▸ YOUR INSTRUCTIONS:
Print out every line, exactly as written.

▸ DATA EXTRACT:
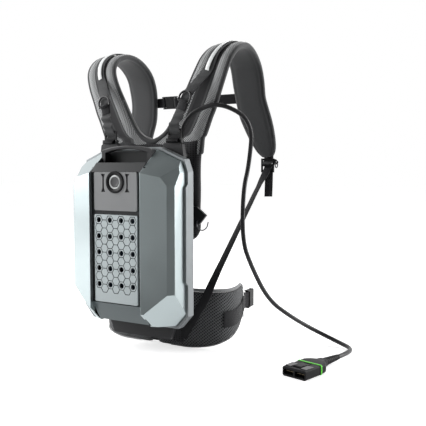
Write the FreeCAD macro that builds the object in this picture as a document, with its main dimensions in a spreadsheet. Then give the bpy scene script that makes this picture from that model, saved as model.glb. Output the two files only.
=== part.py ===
import FreeCAD, Part
import math
import os
from types import SimpleNamespace
import Sketcher

# Backpack battery power pack on a carrying harness, with its output lead and plug.
# X runs to the right of someone facing the pack's grille, Y from the grille towards
# the wearer and Z up from the floor. The shapes are drawn with the grille's face at
# Y = 0, and every sub-part's Placement then moves it by front_y.

V = FreeCAD.Vector
doc = FreeCAD.newDocument("PowerPack")
sheet = doc.addObject("Spreadsheet::Sheet", "Sizes")

SIZES = {
    # placing and fits
    "front_y": -196.7,
    "fit_gap": 0.3,
    # battery housing
    "shell_wall": 3,
    "housing_half_width": 141,
    "housing_bottom": 72,
    "housing_top": 462,
    "housing_depth": 70,
    "channel_half_width": 69.5,
    "cover_lip": 5,
    "front_corner_x": 128.8,
    "front_corner_y": 10.7,
    "side_chamfer": 11.7,
    "shoulder_drop": 26,
    "rim_step": 6,
    "rim_front": 60,
    "rim_depth": 33,
    "screw_post_radius": 5,
    "screw_hole_radius": 2.2,
    # centre of the front
    "chin_top": 121,
    "chin_depth": 29,
    "panel_seat": 4,
    "panel_top": 413,
    "brow_depth": 21,
    "pocket_floor": 424,
    "pocket_back": 63,
    "panel_half_width": 59,
    "grille_bottom": 123,
    "grille_top": 319,
    "grille_centre": 235,
    "honeycomb_pitch": 36,
    "groove_width": 1.6,
    "groove_depth": 1.2,
    "vent_radius": 6,
    "control_bottom": 328,
    # power button
    "button_drop": 22,
    "bezel_radius": 24.5,
    "bezel_lip": 2.5,
    "light_radius": 15.2,
    "button_radius": 11.6,
    "stem_radius": 4,
    # carry handle
    "handle_y": 40,
    "handle_width": 16,
    "handle_bar": 8,
    "handle_rise": 8,
    "handle_leg": 10,
    # inside the housing
    "module_width": 112,
    "module_height": 256,
    "module_depth": 62,
    "board_thickness": 1.6,
    # back frame
    "frame_half_width": 114,
    "frame_thickness": 12,
    "frame_bottom": 30,
    "frame_top": 478,
    # webbing and harness
    "webbing_width": 25,
    "tail_width": 20,
    "webbing_thickness": 1.6,
    "pad_thickness": 20,
    "pad_half_width": 132,
    "pad_bottom": 250,
    "pad_top": 499.6,
    "pad_front": 139,
    "belt_thickness": 14,
    "ring_wire": 2.2,
    "ring_half_width": 15,
    # cord and plug
    "cord_diameter": 10,
    "plug_width": 58,
    "plug_height": 20,
}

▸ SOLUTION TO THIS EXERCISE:
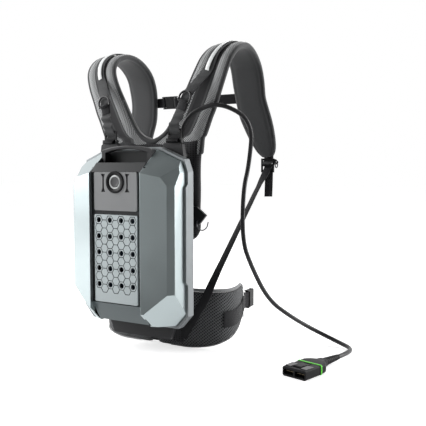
Write the FreeCAD macro that builds the object in this picture as a document, with its main dimensions in a spreadsheet. Then give the bpy scene script that makes this picture from that model, saved as model.glb. Output the two files only.
=== part.py ===
import FreeCAD, Part
import math
import os
from types import SimpleNamespace
import Sketcher

# Backpack battery power pack on a carrying harness, with its output lead and plug.
# X runs to the right of someone facing the pack's grille, Y from the grille towards
# the wearer and Z up from the floor. The shapes are drawn with the grille's face at
# Y = 0, and every sub-part's Placement then moves it by front_y.

V = FreeCAD.Vector
doc = FreeCAD.newDocument("PowerPack")
sheet = doc.addObject("Spreadsheet::Sheet", "Sizes")

SIZES = {
    # placing and fits
    "front_y": -196.7,
    "fit_gap": 0.3,
    # battery housing
    "shell_wall": 3,
    "housing_half_width": 141,
    "housing_bottom": 72,
    "housing_top": 462,
    "housing_depth": 70,
    "channel_half_width": 69.5,
    "cover_lip": 5,
    "front_corner_x": 128.8,
    "front_corner_y": 10.7,
    "side_chamfer": 11.7,
    "shoulder_drop": 26,
    "rim_step": 6,
    "rim_front": 60,
    "rim_depth": 33,
    "screw_post_radius": 5,
    "screw_hole_radius": 2.2,
    # centre of the front
    "chin_top": 121,
    "chin_depth": 29,
    "panel_seat": 4,
    "panel_top": 413,
    "brow_depth": 21,
    "pocket_floor": 424,
    "pocket_back": 63,
    "panel_half_width": 59,
    "grille_bottom": 123,
    "grille_top": 319,
    "grille_centre": 235,
    "honeycomb_pitch": 36,
    "groove_width": 1.6,
    "groove_depth": 1.2,
    "vent_radius": 6,
    "control_bottom": 328,
    # power button
    "button_drop": 22,
    "bezel_radius": 24.5,
    "bezel_lip": 2.5,
    "light_radius": 15.2,
    "button_radius": 11.6,
    "stem_radius": 4,
    # carry handle
    "handle_y": 40,
    "handle_width": 16,
    "handle_bar": 8,
    "handle_rise": 8,
    "handle_leg": 10,
    # inside the housing
    "module_width": 112,
    "module_height": 256,
    "module_depth": 62,
    "board_thickness": 1.6,
    # back frame
    "frame_half_width": 114,
    "frame_thickness": 12,
    "frame_bottom": 30,
    "frame_top": 478,
    # webbing and harness
    "webbing_width": 25,
    "tail_width": 20,
    "webbing_thickness": 1.6,
    "pad_thickness": 20,
    "pad_half_width": 132,
    "pad_bottom": 250,
    "pad_top": 499.6,
    "pad_front": 139,
    "belt_thickness": 14,
    "ring_wire": 2.2,
    "ring_half_width": 15,
    # cord and plug
    "cord_diameter": 10,
    "plug_width": 58,
    "plug_height": 20,
}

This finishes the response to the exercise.